Old Man River

By James Gleason (@Gleasonavenue)

It was a mid warm spring in 2014, the NBA season was over and for the first time since 2007 the Toronto Raptors were in the NBA Playoffs. It was a year of surprise and promise, Kyle Lowry was becoming the leader and heart of the Raptors we all know now and Demar Derozan was just starting to show that he can be the guy for Toronto when they needed him. Everything was going the Raptors way,  and so I made my way to Maple Leaf Square, full of excitement and really not knowing what would happen. These Raptors have never been in the post-season, these Raps were not around when guys like Richard Jefferson and Dwight Howard were making it look like summer league against the Raps. That was a rough and uneasy time, because that team was suppose to be pretty good. A team with just getting really good Chris Bosh, tag teamed with suppose to be monster Jermaine O’neal was looked to be a dangerous team that choked when it got tough. So when they got almost swept by the Magic and a  monster of a man Dwight Howard, it turned into years of futility and uneasiness. Chris Bosh eventually left town in 2010-2011, Jermaine O’neal eventually led down the old player trying to keep his career afloat road, playing for teams like Miami, Pheonix, and eventually Boston where he would retire. It felt like a century when the Raptors returned in 2014, so you can see the buzz around the city and you can see that as much as the leafs took control of the Square then, as soon as the Raptors gave us a promising product on the floor, the rabid fan-base people know now started to appear. The Raptors first playoff appearance in 6 years deserved a family of fans to watch outside the ACC to support this new yet recognizable feeling.

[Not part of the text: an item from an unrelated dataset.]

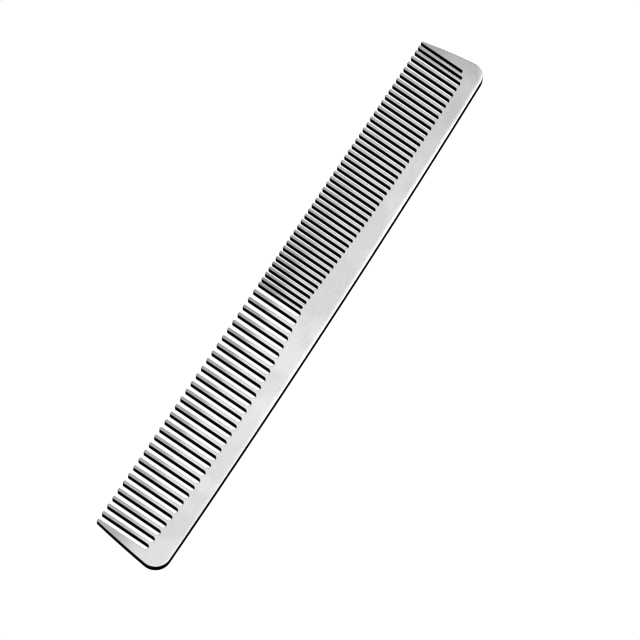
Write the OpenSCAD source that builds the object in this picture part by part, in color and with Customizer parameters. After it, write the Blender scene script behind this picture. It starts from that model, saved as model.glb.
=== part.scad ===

I had no real feeling heading down to the Square to watch game 1. I talked with people and met with people, eventually beginning a short lived friendship while we suffer and laugh through 48 minutes of action. But what we saw was a clinic by the Nets that saw them take game 1 in convincing and sad fashion.  Like many fans heading into the ACC concourse as they head to Union Station, I was mad and frustrated but not because of the Raptors play, although that was also a major problem for them. It was because of number six on the nets, hitting post up floaters and off screen mid range jumpers like they were nothing. A vet of 10 plus years that has made his name notably in Atlanta, was making mince meat out of the Raptors and exposing both their youth, and unpreparedness. Joe Johnson was that player and the offensive driving factor for the Nets, as the Arkansas alum built a reputation as Iso Joe. He would make a living on isolations and mismatches, able to hit jumpers over top of guys or simply back them down till he can just simply lift the ball and score. Joe Johnson made it look easy on the Raptors and the Nets moved on and the Square was once again, empty and hopeless.

 

The versatility and real effectiveness is how Joe Johnson is able to still be around in the NBA and still be able to impact games and contribute in a scoring way. He can make any role he is given work, and he can be effective in those roles to the point when his teams often go to him for late time buckets. In a league that changes every day, a league this is as progressive and fast as it has ever been. Joe Johnson is still able to adapt, while also still sticking to what made him a seven time all star and a consistent threat, either off the bench or in a starting role. He sticks to his pace of slow and somewhat methodical ways of being involved in an offense, and so when the Jazz signed him at the start of the season it was a fit that made sense. This Utah Jazz team was a growing young team that relied on both young Center Rudy Gobert, to anchor the defensive side of things, and on the offence guys like Gordon Hayward to be the offensive threat he has grown to be. It was a talented and promising team, that still needed that vet to lead the way off the bench.  Joe Johnson was the perfect fit, he had experience but also could still contribute in an offensive way that boosted the Jazz’s bench that was struggling to find a flow. Fast Forward to this years playoffs, and in a back and fourth game against the Clippers in the playoffs. Joe Johnson came up when it mattered like he has before, and hit the go ahead bucket for the Jazz to tie their series up against the banged up Clippers.

 

It was such a classic Joe Johnson bucket that made me both smile and laugh, and agonize a bit because it gave me memories of that Nets team in the past. A post up back down turned into a beautiful floater that hit nothing but net.  He was as cool and collected as I have seen him, like he has done this before and he has. A professional at breaking hearts and ending teams did it again, and at 35 years young can still be so effective down low or beyond the arc. Old Man Joe can still go in a league where young and fast, along with a three point threat and multi- talented bigs have taken over. He has complimented his game with little adjustments, but never changed too much of what was working. A one on one master and a much improved post player leads Johnson to be able to still be involved in an offense, while constantly still being efficient in changing times. At 35 years young, Iso Joe Johnson is still proving he can provide offense off the bench for a young Jazz team while also, showing that he can take over late in games without slowing down or effecting the Jazz’s offence in a negative way.